___ Data extract

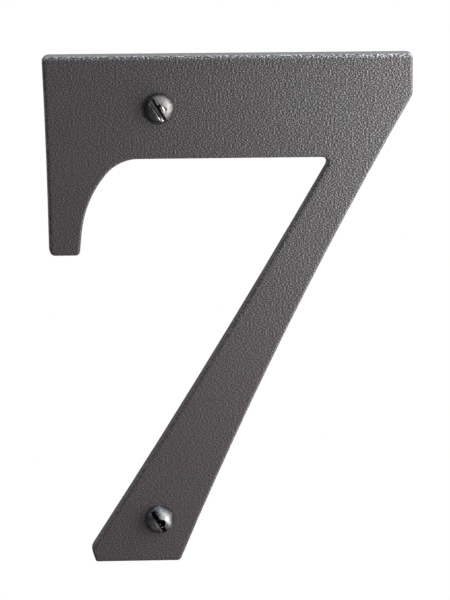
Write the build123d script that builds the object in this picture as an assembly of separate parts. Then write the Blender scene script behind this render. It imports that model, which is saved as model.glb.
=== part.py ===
"""Iron house number 7, fixed to a wall by two slotted round-head wood screws.

Millimetres. X runs to the right, Z up, and the wall is the plane Y = 0 with the wall itself at +Y,
so the numeral's face looks towards -Y. The origin is on the wall, on the axis of the upper screw.
"""

import os
from math import cos, radians, tan

from build123d import *

# Numeral: overall sizes
HEIGHT = 127.0
WIDTH = 91.85  # across the top edge
THICKNESS = 5.0
FACE_ROUND = 0.5  # rounding of the edge all round the face

# Numeral: bar and right-hand end
BAR_DEPTH = 25.75  # top edge down to the underside
END_HEIGHT = 10.3  # the upright end of the bar, before the diagonal starts

# Numeral: serif on the left
FOOT_DROP = 49.7  # top edge down to the serif's foot
FOOT_WIDTH = 7.4
LEFT_LEAN = 1.95  # degrees from upright of the left edge, inwards going down
LEFT_HOLLOW = 0.2  # how far the left edge is hollowed between its ends
FOOT_LEAN = 5.2  # degrees from upright of the foot's inner side
TIGHT_RADIUS = 10.5  # the hollow under the bar starts tight
TIGHT_TURN = 50.0  # degrees turned at the tight radius
EASY_RADIUS = 26.3  # and runs out into the foot more gently

# Numeral: leg
NOTCH_FROM_END = 20.05  # sideways, from the bar's end to the inner corner under the bar
TOE_FROM_END = 57.9  # sideways, from the bar's end to the leg's right-hand toe
LEG_BASE = 24.1  # along the base, from the toe to the leg's point before it is cut off
OUTER_HOLLOW = 2.05  # how far the leg's right-hand edge is hollowed between its ends
INNER_BELLY = 0.8  # how far its left-hand edge curves the same way
POINT_CUT_BASE = 3.05  # cut off the leg's sharp point, along the base
POINT_CUT_EDGE = 3.6  # and along its left-hand edge

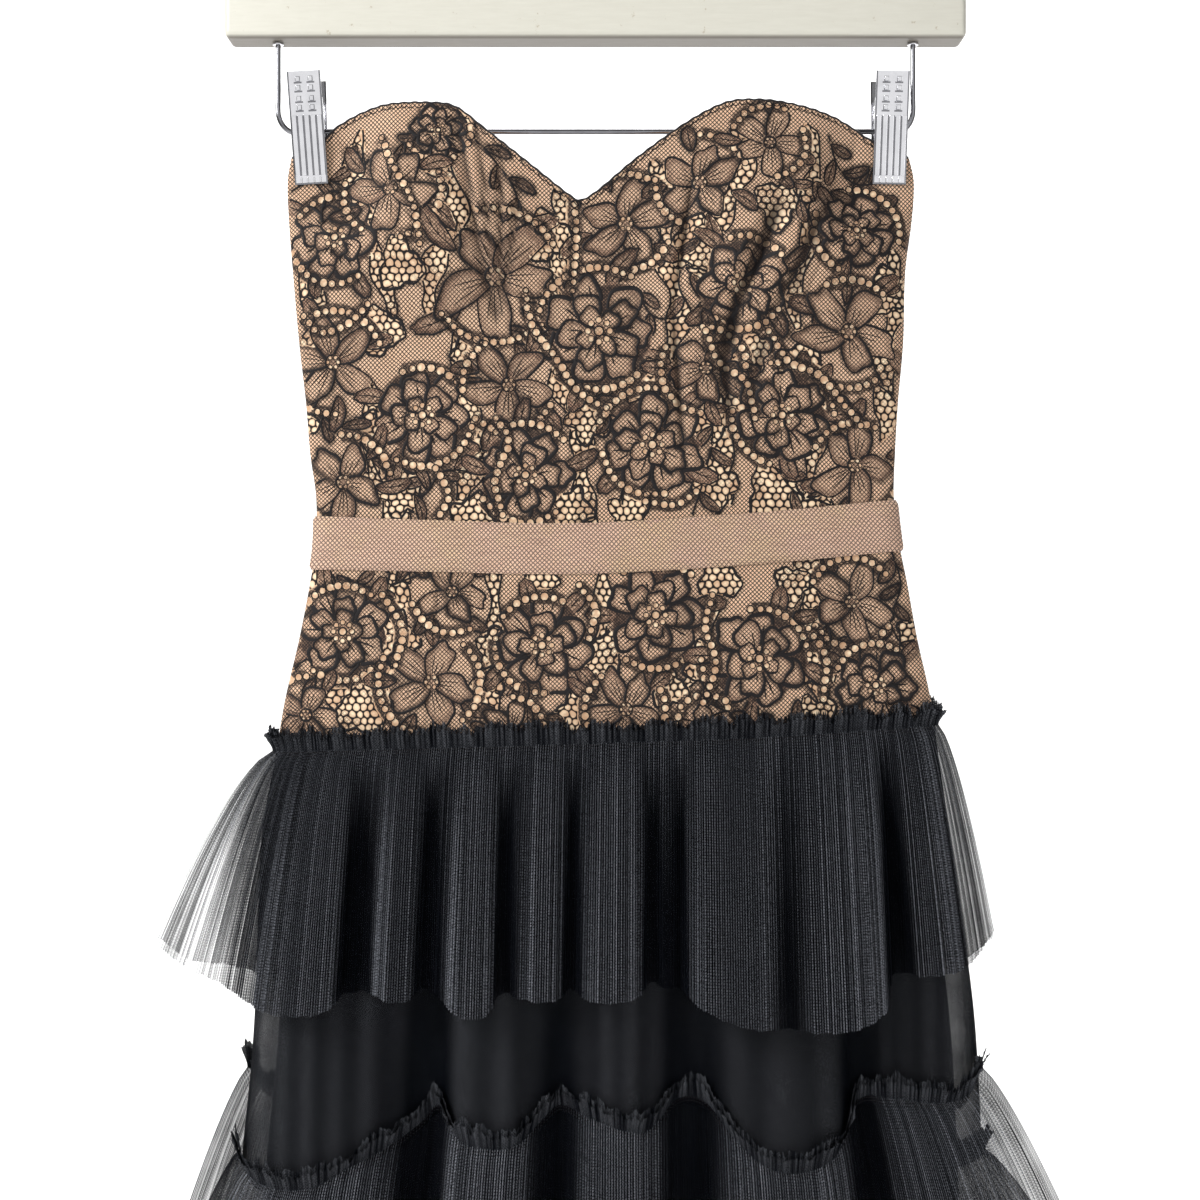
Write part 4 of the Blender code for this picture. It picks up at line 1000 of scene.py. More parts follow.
def thread_lines(shared, vector, way, wobble):
    """Mask of parallel threads that lean one way or the other across the cloth map."""
    parts = shared.node("ShaderNodeSeparateXYZ")
    shared.link(vector, parts.inputs[0])
    u = shared.math("MULTIPLY", parts.outputs[0], way)
    v = shared.math("MULTIPLY", parts.outputs[1], 0.707)
    line = shared.math("ADD", shared.math("ADD", u, v), wobble)
    line = shared.math("DIVIDE", line, shared.start["Pitch"])
    saw = shared.math("FRACT", line)
    away = shared.math("ABSOLUTE", shared.math("SUBTRACT", saw, 0.5))
    return shared.math("GREATER_THAN", shared.math("SUBTRACT", shared.start["Thread"], away), 0.0)


def net_group():
    """Diagonal square net of fine threads."""
    shared = Shared(
        "diagonal net",
        (("Vector", VECTOR, None), ("Pitch", FLOAT, 0.0018), ("Thread", FLOAT, 0.155)),
        (("Threads", FLOAT),),
    )
    vector = shared.start["Vector"]
    drift = shared.math("MULTIPLY", shared.noise(vector, 60.0), 0.0022)
    masks = [thread_lines(shared, vector, way, drift) for way in (0.707, -0.707)]
    shared.link(shared.math("MAXIMUM", *masks), shared.end["Threads"])
    return shared.tree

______

Task directions — Copy out the whole listing, exactly as written.

Solution —
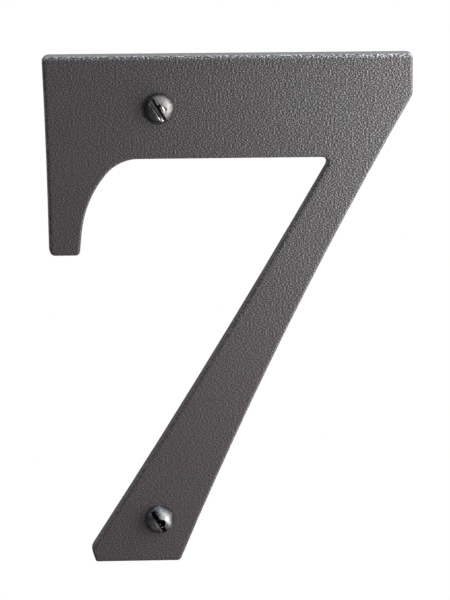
Write the build123d script that builds the object in this picture as an assembly of separate parts. Then write the Blender scene script behind this render. It imports that model, which is saved as model.glb.
=== part.py ===
"""Iron house number 7, fixed to a wall by two slotted round-head wood screws.

Millimetres. X runs to the right, Z up, and the wall is the plane Y = 0 with the wall itself at +Y,
so the numeral's face looks towards -Y. The origin is on the wall, on the axis of the upper screw.
"""

import os
from math import cos, radians, tan

from build123d import *

# Numeral: overall sizes
HEIGHT = 127.0
WIDTH = 91.85  # across the top edge
THICKNESS = 5.0
FACE_ROUND = 0.5  # rounding of the edge all round the face

# Numeral: bar and right-hand end
BAR_DEPTH = 25.75  # top edge down to the underside
END_HEIGHT = 10.3  # the upright end of the bar, before the diagonal starts

# Numeral: serif on the left
FOOT_DROP = 49.7  # top edge down to the serif's foot
FOOT_WIDTH = 7.4
LEFT_LEAN = 1.95  # degrees from upright of the left edge, inwards going down
LEFT_HOLLOW = 0.2  # how far the left edge is hollowed between its ends
FOOT_LEAN = 5.2  # degrees from upright of the foot's inner side
TIGHT_RADIUS = 10.5  # the hollow under the bar starts tight
TIGHT_TURN = 50.0  # degrees turned at the tight radius
EASY_RADIUS = 26.3  # and runs out into the foot more gently

# Numeral: leg
NOTCH_FROM_END = 20.05  # sideways, from the bar's end to the inner corner under the bar
TOE_FROM_END = 57.9  # sideways, from the bar's end to the leg's right-hand toe
LEG_BASE = 24.1  # along the base, from the toe to the leg's point before it is cut off
OUTER_HOLLOW = 2.05  # how far the leg's right-hand edge is hollowed between its ends
INNER_BELLY = 0.8  # how far its left-hand edge curves the same way
POINT_CUT_BASE = 3.05  # cut off the leg's sharp point, along the base
POINT_CUT_EDGE = 3.6  # and along its left-hand edge

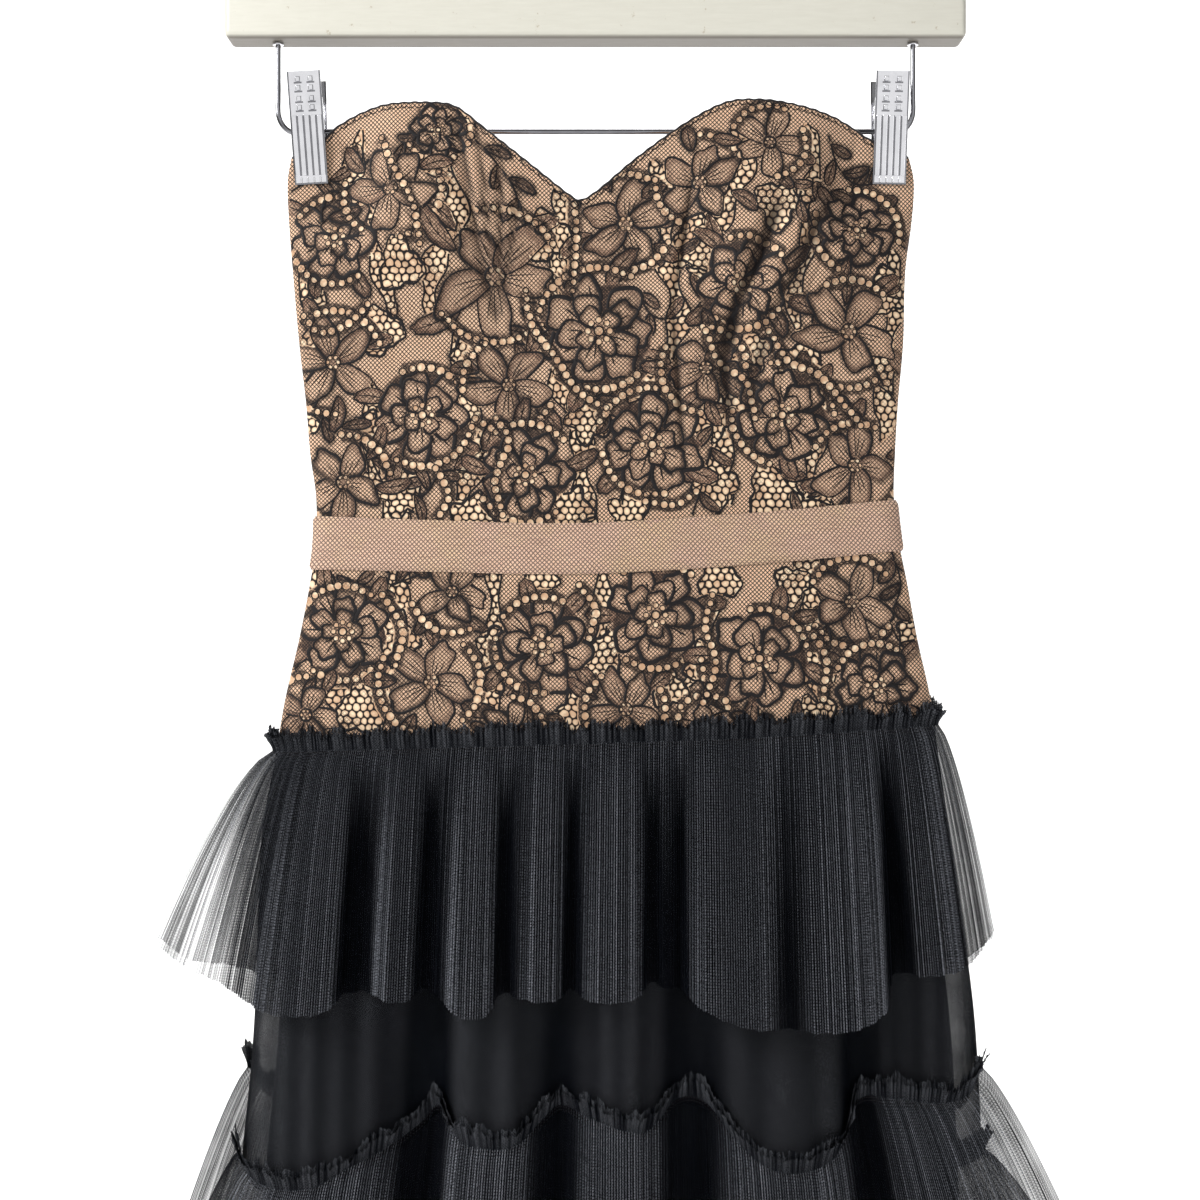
Write part 4 of the Blender code for this picture. It picks up at line 1000 of scene.py. More parts follow.
def thread_lines(shared, vector, way, wobble):
    """Mask of parallel threads that lean one way or the other across the cloth map."""
    parts = shared.node("ShaderNodeSeparateXYZ")
    shared.link(vector, parts.inputs[0])
    u = shared.math("MULTIPLY", parts.outputs[0], way)
    v = shared.math("MULTIPLY", parts.outputs[1], 0.707)
    line = shared.math("ADD", shared.math("ADD", u, v), wobble)
    line = shared.math("DIVIDE", line, shared.start["Pitch"])
    saw = shared.math("FRACT", line)
    away = shared.math("ABSOLUTE", shared.math("SUBTRACT", saw, 0.5))
    return shared.math("GREATER_THAN", shared.math("SUBTRACT", shared.start["Thread"], away), 0.0)


def net_group():
    """Diagonal square net of fine threads."""
    shared = Shared(
        "diagonal net",
        (("Vector", VECTOR, None), ("Pitch", FLOAT, 0.0018), ("Thread", FLOAT, 0.155)),
        (("Threads", FLOAT),),
    )
    vector = shared.start["Vector"]
    drift = shared.math("MULTIPLY", shared.noise(vector, 60.0), 0.0022)
    masks = [thread_lines(shared, vector, way, drift) for way in (0.707, -0.707)]
    shared.link(shared.math("MAXIMUM", *masks), shared.end["Threads"])
    return shared.tree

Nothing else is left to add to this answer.